About a year ago, I transitioned to the University of Memphis and one of the first things I learned was how different ministry dynamics can be on a large commuter campus. A commuter campus is simply one where most students live at home or in an off-campus apartment and commute to their classes daily. Even though some students live on campus, most students drive to school from their houses every day to attend class and are working jobs off campus as well.
Reaching commuter students can really seem like a daunting task, but I have learned that it is not an impossible one. It just takes some strategic planning, passion, and a good perspective on knowing your campus. It is important to remember that commuter students are just as important as anyone else and need the hope of Christ that we have to offer them just as much as any other student. At the end of the day, these students really do desire to be involved, even if their schedules seem busier and less flexible.
Commuter students’ schedules look very different from those at a campus where the majority of students live on campus so methods to reach them must be different and creative as well. Here are a few tips to keep in mind and encourage you as you reach commuter students:
1. Understand their schedules are different.
Many of these commuter students are still living at home, but often they are working at least one job, sometimes two.
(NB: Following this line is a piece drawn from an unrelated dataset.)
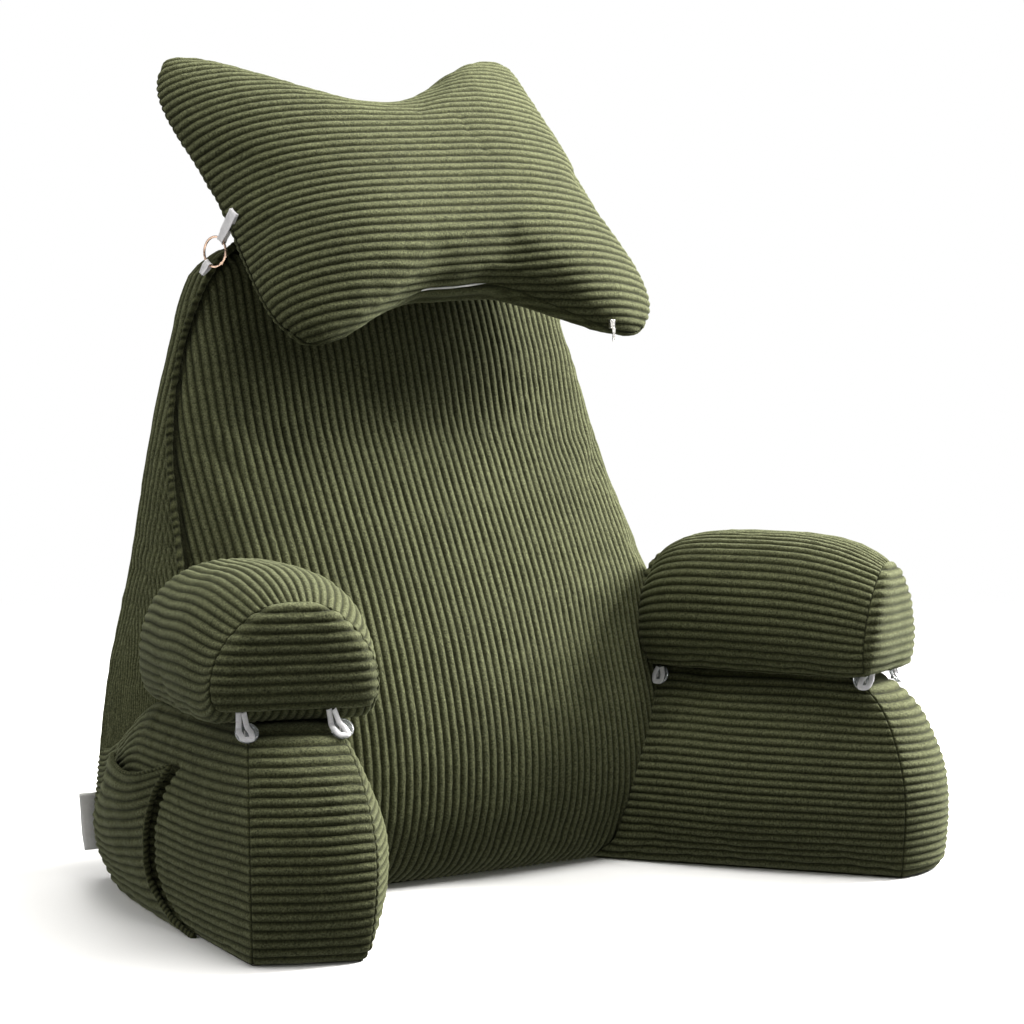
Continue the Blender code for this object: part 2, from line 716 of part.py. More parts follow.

They are trying to balance school, work, relationships, community, and other extracurricular things they are involved in. Commuter students are often only on campus for a short period of time before they need to head to the next thing. They have a lot going on and balance is sometimes a struggle for them. Many students say to me, “I want to participate and be involved, but I just don’t know if I can commit at the moment.” I really do believe they want to be involved, but sometimes they just don’t know how to balance all of their responsibilities. As a campus ministry, we can come alongside them and help them as they make this transition, form community, and balance work and college life.
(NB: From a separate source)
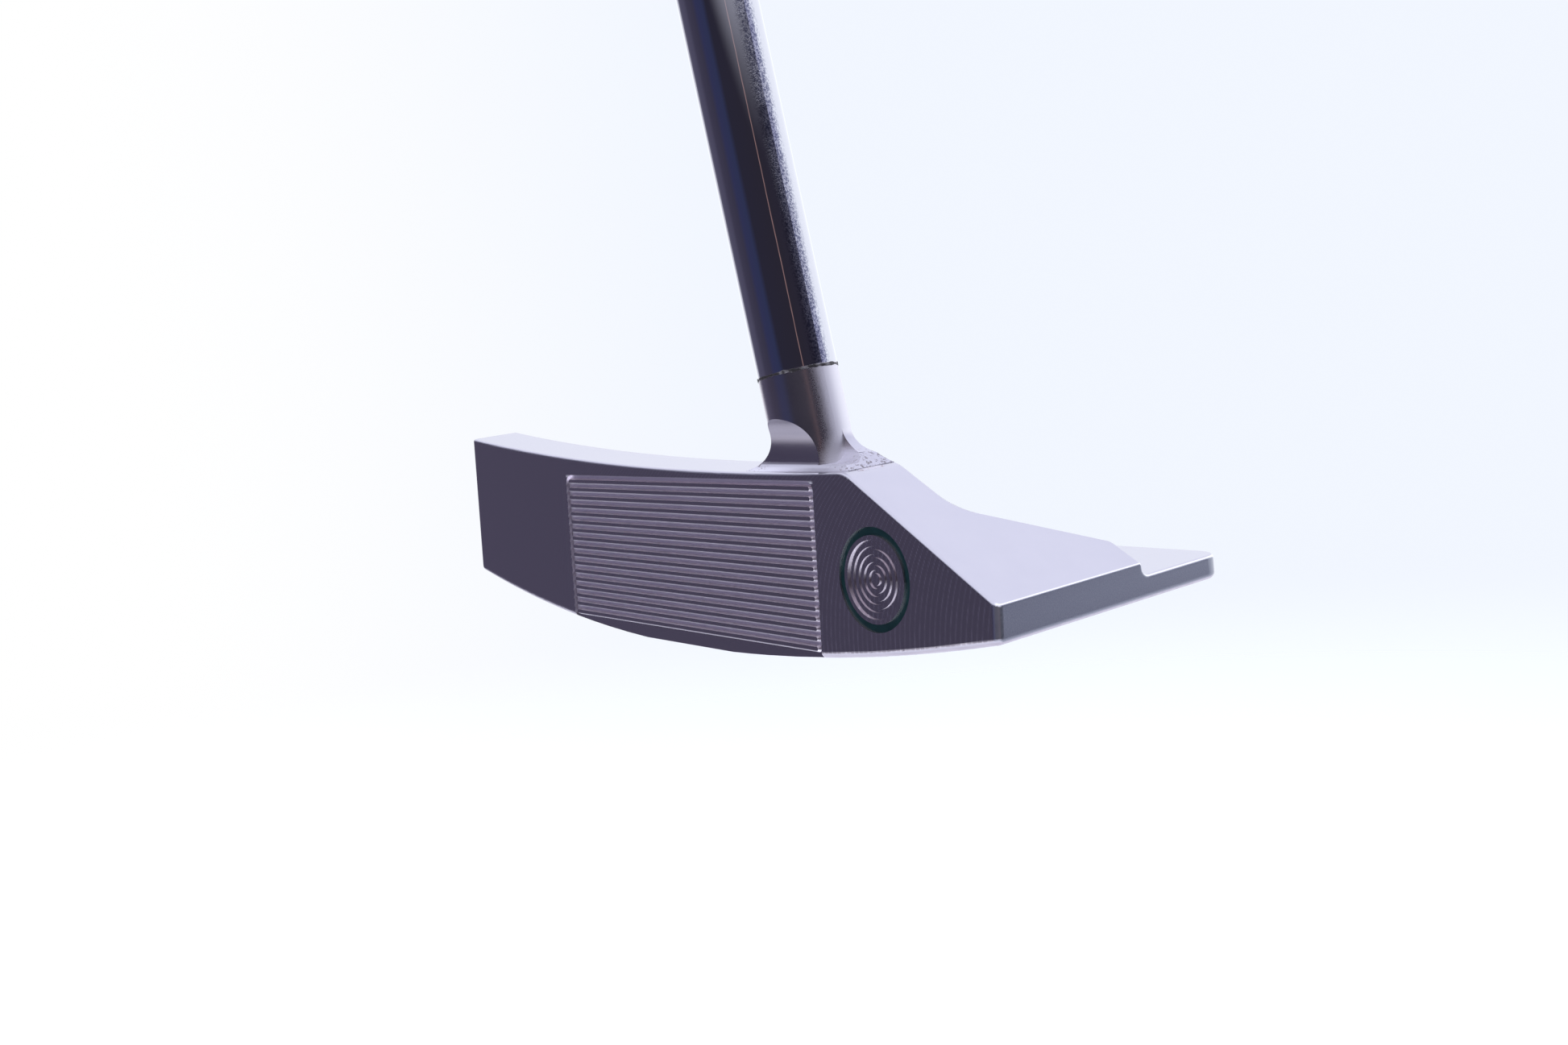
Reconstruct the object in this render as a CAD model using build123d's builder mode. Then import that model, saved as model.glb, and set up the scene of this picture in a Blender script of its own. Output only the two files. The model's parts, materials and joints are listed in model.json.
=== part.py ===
"""Blade putter: milled steel head, welded neck with an over-hosel post, chromed stepped shaft and grip.

Frame, in millimetres: +Z is up with the putter soled, -Y is the way the face looks and +X points to the
sloped end of the head. The origin is the middle of the sole's flat.
"""
import os
from math import atan, cos, radians, sin, tan

from build123d import *

# Head outline, seen square to the face
head_length = 115.4
half_length = head_length / 2
loft_rise = 0.0755                     # how far the face leans back for each mm of height
face_tilt = atan(loft_rise)
topline_low_x = 17                     # the topline is lowest here and rises to the tall end
topline_low_z = 23.15
topline_radius = 625
slope_start_x = 34.3                   # where the topline turns down
slope_angle = radians(30.1)
slope_turn_radius = 4
sole_radius_tall = 243                 # sole camber towards the tall end
sole_radius_sloped = 285               # sole camber towards the sloped end
sole_flat_half = 10
edge_round = 0.4                       # face side of the topline and the slope
leading_edge_round = 0.8
front_corner_round = 0.9               # between the face and the end walls
end_edge_round = 0.5                   # tops of the end walls

# Head depth, front to back
head_depth = 38.5
front = -head_depth / 2                # leading edge
back = head_depth / 2
blade_back = front + 10.2              # back surface of the blade
bumper_back = front + 24.0             # where each bumper ends and the flange goes on
bumper_inner_root = 43.0               # |x| where the bumper leaves the blade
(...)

2. Commuter students still need community.
Not only do commuter students still desire community just like any other college student, but many of them desire mentorship and discipleship as well. We recently sent out a google form to new students that would be attending University of Memphis in the Fall. Most students who completed the form lived right in our area and would be commuting to campus. However, many of their prayer requests were the same as any other college student. Prayers for a smooth transition to college and to find good community. Even though they are local, these students are still in transition and need help navigating a new normal due to how different life looks after high school. They need community just as much as students living on campus or coming from other areas.
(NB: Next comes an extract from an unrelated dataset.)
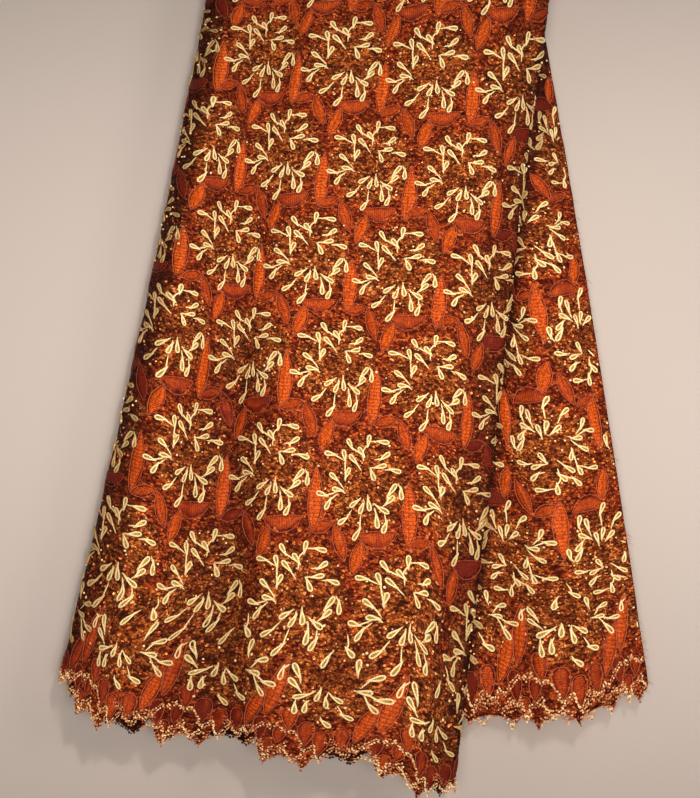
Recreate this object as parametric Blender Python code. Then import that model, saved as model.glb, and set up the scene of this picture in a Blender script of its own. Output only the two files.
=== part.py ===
"""Sequined net lace fabric: one doubled length of cloth that hangs in soft folds.

Lengths are metres, +Z is up, +X is the viewer's right and +Y points away from the viewer.
The origin is the middle of the top edge, by which the cloth is held.

The cloth is folded in half across its width over the top edge, so that both scalloped
selvages hang at the bottom as an outer and an inner layer. The doubled cloth then goes
once around the left side: the front panel is turned under at its right edge, and the
back panel shows beside it.
"""

from typing import NamedTuple

import bmesh
import bpy
import numpy as np

NODE_NAME = "lace_cloth"

# The cloth
CLOTH_THICKNESS = 0.0012
LAYER_GAP_TOP = 0.004
LAYER_GAP_LOW = 0.008
LAYER_RIPPLE = 0.0012
RIPPLE_COUNT = 9

# The scalloped hems, whose first tips lie this far along the cloth from the tucked end
SCALLOP_PITCH = 0.083
SCALLOP_DEPTH = 0.012
OUTER_SCALLOP_START = 0.0186
INNER_SCALLOP_START = 0.0

# Levels below the top edge at which the table gives the plan of the folds
MIDDLE_LEVEL = 0.32
LOW_LEVEL = 0.64

# Mesh steps down one layer and around the top fold
DROP_STEPS = 9
TOP_FOLD_STEPS = 4

# The half-round top fold, whose outer face reaches the origin's height
TOP_RADIUS = LAYER_GAP_TOP / 2
TOP_CENTRE = -(TOP_RADIUS + CLOTH_THICKNESS / 2)

LACE_COLOUR = (0.36, 0.10, 0.03, 1.0)
LACE_ROUGHNESS = 0.8
SMOOTH_ANGLE = np.radians(40.0)


class Turn(NamedTuple):
    """One crest, dip or fold of the doubled cloth, in plan, with its hems and mesh steps."""

    name: str
    top: tuple
    middle: tuple
    low: tuple
    outer_drop: float
    inner_drop: float
    steps: int


# Plan points are (x, y) of the middle of the doubled cloth
TURNS = (
    Turn("tucked end", (-0.040, -0.004), (-0.022, -0.006), (0.006, -0.014), 0.650, 0.653, 4),
    Turn("tucked run", (0.050, -0.004), (0.040, -0.006), (0.030, -0.013), 0.660, 0.663, 5),
    Turn("right fold", (0.135, -0.015), (0.097, -0.021), (0.058, -0.026), 0.680, 0.682, 5),
    Turn("right shoulder", (0.108, -0.026), (0.068, -0.035), (0.036, -0.039), 0.673, 0.677, 4),
    Turn("right crest", (0.058, -0.031), (0.016, -0.040), (0.010, -0.042), 0.657, 0.662, 4),
    Turn("right dip", (0.014, -0.024), (-0.018, -0.036), (-0.030, -0.036), 0.651, 0.656, 5),
    Turn("middle crest", (-0.030, -0.031), (-0.064, -0.040), (-0.074, -0.042), 0.646, 0.651, 5),
    Turn("left dip", (-0.070, -0.024), (-0.134, -0.027), (-0.131, -0.024), 0.634, 0.639, 7),
    Turn("left crest", (-0.110, -0.028), (-0.178, -0.033), (-0.222, -0.034), 0.622, 0.626, 7),
    Turn("left fold", (-0.134, -0.002), (-0.197, -0.006), (-0.272, -0.008), 0.590, 0.592, 6),
    Turn("back crest 1", (-0.112, 0.030), (-0.174, 0.026), (-0.236, 0.020), 0.602, 0.602, 5),
    Turn("back dip 1", (-0.080, 0.008), (-0.128, 0.007), (-0.186, 0.008), 0.610, 0.608, 5),
    Turn("back crest 2", (-0.048, 0.034), (-0.086, 0.029), (-0.130, 0.022), 0.616, 0.613, 5),
    Turn("back dip 2", (-0.016, 0.009), (-0.044, 0.008), (-0.072, 0.007), 0.618, 0.614, 5),
    Turn("back crest 3", (0.016, 0.034), (0.000, 0.029), (-0.014, 0.020), 0.620, 0.615, 5),
    Turn("back dip 3", (0.048, 0.009), (0.042, 0.008), (0.044, 0.007), 0.622, 0.617, 5),
    Turn("back crest 4", (0.078, 0.033), (0.086, 0.024), (0.092, 0.013), 0.623, 0.618, 5),
    Turn("panel dip", (0.104, 0.009), (0.136, 0.003), (0.142, -0.004), 0.624, 0.619, 7),
    Turn("cut end", (0.122, 0.030), (0.176, 0.021), (0.224, 0.021), 0.600, 0.594, 0),
)


def clear_scene():
    """Remove every object of the scene."""
    for item in list(bpy.data.objects):
        bpy.data.objects.remove(item, do_unlink=True)


def lace_material():
    """The plain colour of the lace."""
    material = bpy.data.materials.new("lace")
    material.use_nodes = True
    shader = material.node_tree.nodes["Principled BSDF"]
    shader.inputs["Base Color"].default_value = LACE_COLOUR
    shader.inputs["Roughness"].default_value = LACE_ROUGHNESS
    shader.inputs["Metallic"].default_value = 0.0
    return material


def smooth_row(values, knots):
    """Read a smooth curve through the values of the turns at every mesh step.

    values has a row for each turn. Each stretch between two turns is a cubic whose end
    slopes are the mean of the neighbouring chords, weighted by their lengths.
    """
    lengths = np.diff(knots)[:, None]
    slopes = np.diff(values, axis=0) / lengths
    inner = (slopes[:-1] * lengths[1:] + slopes[1:] * lengths[:-1]) / (lengths[:-1] + lengths[1:])
    tangents = np.vstack([slopes[:1], inner, slopes[-1:]])
    rows = []
    for index, turn in enumerate(TURNS[:-1]):
        t = (np.arange(turn.steps) / turn.steps)[:, None]
        rows.append(
            values[index] * (1 + 2 * t) * (1 - t) ** 2
            + values[index + 1] * t ** 2 * (3 - 2 * t)
            + tangents[index] * lengths[index] * t * (1 - t) ** 2
            - tangents[index + 1] * lengths[index] * t ** 2 * (1 - t)
        )
    rows.append(values[-1:])
    return np.vstack(rows)


def plan_curves():
    """Smooth plan curves at the top, middle and low level, each an array of (x, y)."""
    curves = []
    for level in ("top", "middle", "low"):
        points = np.array([getattr(turn, level) for turn in TURNS])
        chords = np.linalg.norm(np.diff(points, axis=0), axis=1)
        curves.append(smooth_row(points, np.concatenate([[0.0], np.cumsum(chords)])))
    return curves


def along_cloth(curve):
    """Distance along a plan curve from the tucked end."""
    chords = np.linalg.norm(np.diff(curve, axis=0), axis=1)
    return np.concatenate([[0.0], np.cumsum(chords)])


def plan_points(curves, z):
    """Plan point of each column at its height z: a parabola through the three levels."""
    top, middle, low = curves
    depth = -z[:, None]
    return (
        top * (depth - MIDDLE_LEVEL) * (depth - LOW_LEVEL) / (MIDDLE_LEVEL * LOW_LEVEL)
        + middle * depth * (depth - LOW_LEVEL) / (MIDDLE_LEVEL * (MIDDLE_LEVEL - LOW_LEVEL))
        + low * depth * (depth - MIDDLE_LEVEL) / (LOW_LEVEL * (LOW_LEVEL - MIDDLE_LEVEL))
    )


def hem_drops(curves):
    """Drops of the outer and the inner hem at every mesh step, scallops taken off."""
    turns_at = np.cumsum([0] + [turn.steps for turn in TURNS[:-1]]).astype(float)
    drops = np.array([(turn.outer_drop, turn.inner_drop) for turn in TURNS])
    starts = np.array([OUTER_SCALLOP_START, INNER_SCALLOP_START])
    low_curve = curves[-1]
    wave = np.abs(np.cos(np.pi * (along_cloth(low_curve)[:, None] - starts) / SCALLOP_PITCH))
    return smooth_row(drops, turns_at) - SCALLOP_DEPTH * (1 - wave)


def cloth_row(curves, plan_z, reach, z):
    """Row of points that lie off the doubled cloth's middle by reach, outward if positive.

    The plan and its outward direction are read at the heights plan_z, and the points
    themselves lie at the heights z.
    """
    plan = plan_points(curves, plan_z)
    run = np.gradient(plan, axis=0)
    run /= np.linalg.norm(run, axis=1)[:, None]
    outward = np.stack([-run[:, 1], run[:, 0]], axis=1)
    return np.column_stack([plan + outward * reach[:, None], z])


def layer_rows(curves, drops, side, offset):
    """Rows of one face of a layer, from below the top fold down to its hem.

    The gap between the layers widens and ripples a little toward the hem. side is 1 for
    the outer layer and -1 for the inner one, and offset moves the face off its middle.
    """
    turn_of_ripple = np.linspace(0.0, 2 * np.pi * RIPPLE_COUNT, len(drops))
    widening = (LAYER_GAP_LOW - LAYER_GAP_TOP) / 2 + LAYER_RIPPLE * np.sin(turn_of_ripple)
    rows = []
    for fraction in np.linspace(0.0, 1.0, DROP_STEPS + 1)[1:]:
        z = TOP_CENTRE - fraction * (drops + TOP_CENTRE)
        half_gap = TOP_RADIUS + widening * (TOP_CENTRE - z) / LOW_LEVEL
        rows.append(cloth_row(curves, z, side * (half_gap + offset), z))
    return rows


def top_fold_rows(curves, offset):
    """Rows of one face around the half-round top fold, from the outer to the inner layer."""
    columns = len(curves[0])
    plan_z = np.full(columns, TOP_CENTRE)
    radius = TOP_RADIUS + offset
    rows = []
    for angle in np.linspace(0.0, np.pi, TOP_FOLD_STEPS + 1):
        reach = np.full(columns, radius * np.cos(angle))
        rows.append(cloth_row(curves, plan_z, reach, plan_z + radius * np.sin(angle)))
    return rows


def cloth_face(curves, offset):
    """Grid of points of one face of the cloth, offset from the middle of its thickness.

    The rows of the grid run from the outer hem up, around the top fold and down to the
    inner hem. The columns follow the plan curve from the tucked end to the cut end.
    """
    outer_drops, inner_drops = hem_drops(curves).T
    outer = layer_rows(curves, outer_drops, 1.0, offset)
    inner = layer_rows(curves, inner_drops, -1.0, offset)
    return np.array(outer[::-1] + top_fold_rows(curves, offset) + inner)


def grid_faces(rows, columns, start):
    """Quads of a grid of vertices that starts at one index."""
    index = start + np.arange(rows * columns).reshape(rows, columns)
    corners = (index[:-1, :-1], index[:-1, 1:], index[1:, 1:], index[1:, :-1])
    return np.stack(corners, axis=-1).reshape(-1, 4)


def rim_faces(rows, columns):
    """Quads that join the edges of the outer grid to those of the inner grid."""
    index = np.arange(rows * columns).reshape(rows, columns)
    loop = np.concatenate([index[0, :-1], index[:-1, -1], index[-1, :0:-1], index[:0:-1, 0]])
    following = np.roll(loop, -1)
    return np.stack([loop, following, following + index.size, loop + index.size], axis=-1)


def lace_cloth():
    """The whole cloth as one closed sheet."""
    curves = plan_curves()
    outside = cloth_face(curves, CLOTH_THICKNESS / 2)
    inside = cloth_face(curves, -CLOTH_THICKNESS / 2)
    rows, columns = outside.shape[:2]
    vertices = np.concatenate([outside.reshape(-1, 3), inside.reshape(-1, 3)])
    faces = np.concatenate([
        grid_faces(rows, columns, 0),
        grid_faces(rows, columns, rows * columns),
        rim_faces(rows, columns),
    ])
    mesh = bpy.data.meshes.new(NODE_NAME)
    mesh.from_pydata(vertices.tolist(), [], faces.tolist())
    shell = bmesh.new()
    shell.from_mesh(mesh)
    bmesh.ops.recalc_face_normals(shell, faces=shell.faces)
    shell.to_mesh(mesh)
    shell.free()
    mesh.shade_smooth()
    mesh.set_sharp_from_angle(angle=SMOOTH_ANGLE)
    cloth = bpy.data.objects.new(NODE_NAME, mesh)
    cloth.data.materials.append(lace_material())
    bpy.context.scene.collection.objects.link(cloth)
    return cloth


clear_scene()
lace_cloth()
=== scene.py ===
"""The looks of a doubled length of sequined net lace that hangs in soft folds from its top edge.

Every piece is laid out on the flat cloth first, in metres: u runs along the cloth from its left fold,
v runs up from the outer hem, over the top fold and down to the inner hem, and lift is the height above
the net. hang() then carries the points to the folds of the hanging cloth.
"""
from typing import NamedTuple

import bpy
import numpy as np
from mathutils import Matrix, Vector


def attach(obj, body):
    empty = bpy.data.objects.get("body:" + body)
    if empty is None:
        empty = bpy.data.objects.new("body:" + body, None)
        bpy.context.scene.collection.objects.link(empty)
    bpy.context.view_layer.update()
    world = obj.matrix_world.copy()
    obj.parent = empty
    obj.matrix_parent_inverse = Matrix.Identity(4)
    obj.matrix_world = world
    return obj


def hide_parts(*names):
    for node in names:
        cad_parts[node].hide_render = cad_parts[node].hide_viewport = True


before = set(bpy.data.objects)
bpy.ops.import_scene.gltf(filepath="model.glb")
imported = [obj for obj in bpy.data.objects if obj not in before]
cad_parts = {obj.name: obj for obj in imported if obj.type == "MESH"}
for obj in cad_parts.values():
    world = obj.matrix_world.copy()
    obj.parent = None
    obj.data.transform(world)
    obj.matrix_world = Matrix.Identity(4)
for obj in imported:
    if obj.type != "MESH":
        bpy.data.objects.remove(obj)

bl_info = {
    "name": "Sequined Net Lace",
    "version": (1, 0, 0),
    "blender": (4, 5, 0),
    "location": "3D View > Sidebar > Lace",
    "description": "Corded and sequined net lace that hangs doubled from its top edge",
    "category": "Object",
}

# The hanging cloth, as in its solid
TOP_RADIUS = 0.002
TOP_CENTRE = -0.0026
LAYER_GAP_TOP = 0.004
LAYER_GAP_LOW = 0.008
LAYER_RIPPLE = 0.0012
RIPPLE_COUNT = 9
MIDDLE_LEVEL = 0.32
LOW_LEVEL = 0.64
LOWEST_LEVEL = 0.72
LEVEL_COUNT = 145
SAMPLES_PER_TURN = 40
# The flat cloth
CLOTH_WIDTH = 1.32
HALF_WIDTH = CLOTH_WIDTH / 2
# The flowers' repeat along and across the cloth, and where along a repeat the flowers stand
REPEAT_LENGTH = 0.077
ROW_STEP = 0.0888
ROW_COUNT = 6
ODD_PHASE = 0.12
EVEN_PHASE = 0.62
BORDER_HEIGHT = 0.076
# Columns between which flowers and beads are laid out, a little past the cloth's ends
FIRST_COLUMN = -5.4
LAST_COLUMN = 6.4
# The net's first guess of its first column and of how many there are, the rounds that mend it, and how
# far the net stays inside the beads of its edge
GUESSED_START = -5.0
GUESSED_SPAN = 10.9
GUESS_ROUNDS = 4
BARE_EDGE = 0.0008
# The hem: where along a repeat its low tips lie, how far they and the step above them reach, how high
# the step and the teeth are, and how much plainer and higher a layer hangs behind the other
OUTER_TIP_PHASE = 0.37
INNER_TIP_PHASE = 0.98
TIP_REACH = 0.20
STEP_REACH = 0.12
SCALLOP_RISE = 0.019
INNER_SCALLOP_SHARE = 0.40
TOOTH_HEIGHT = 0.0090
PLAIN_TOOTH_HEIGHT = 0.0030
BEHIND_RISE = 0.010
BEAD_STEP = 0.0017
# How high above the net the sewn pieces start, and how far they rise
CORD_LIFT = 0.0009
CORD_ARCH = 0.0004
STEM_LIFT = 0.0007
FILLING_LIFT = 0.0006
FILLING_INSET = 0.0004
PAD_LIFT = 0.0004
PAD_DOME = 0.0011
CONTOUR_LIFT = 0.0009
FLOWER_BEAD_LIFT = 0.0016
ZIGZAG_LIFT = 0.0012
EDGE_BEAD_LIFT = 0.0006
# How far from the cloth's cut ends the sewing stops, and how much painted fold shade darkens it
END_MARGIN = 0.0012
PAINTED_FOLD_SHADE = 0.9
# A bud's usual length in millimetres, as a multiple of the way from tip to base and between two limits
BUD_STRETCH = 1.12
BUD_LENGTHS = (10.0, 12.5)
FILLING_CORNERS = 8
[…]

3. Be strategic in reaching commuter students.
Because we have a limited amount of time with these students, we must think through strategic ways and times to reach them. When it comes to outreach events on campus, we must determine if there is a specific day of the week that commuter students are there, what times they are there, and where they enjoy hanging out and studying in between classes. This helps us to be intentional during the time they are actually on campus. We can plan the best outreach event, but if we do it at a time that is not strategic, then we miss opportunities to connect! We have also made changes that were needed to reach the greatest number of commuter students. We recently moved our weekly worship service up by an hour and have also started providing a meal before the large group worship time. Many of our commuter students benefit from this transition because they do not have to wait around on campus as long to participate, and if they are coming from work, they do not have to worry about grabbing dinner on their own before a BCM event.
Also, if you have the privilege of having a ministry building or space on campus, use that strategically to reach commuter students. Our building daily provides commuter students with a place to study, good community or games – and a free cup of coffee helps too!
There are so many different creative ideas for reaching commuter students depending on the culture of your campus. It just takes planning, intentionality, and knowing and researching your campus culture. We have seen the Lord at work in our commuter students, and it has been a true joy to be a part of. The task can be overwhelming, but it is worth it!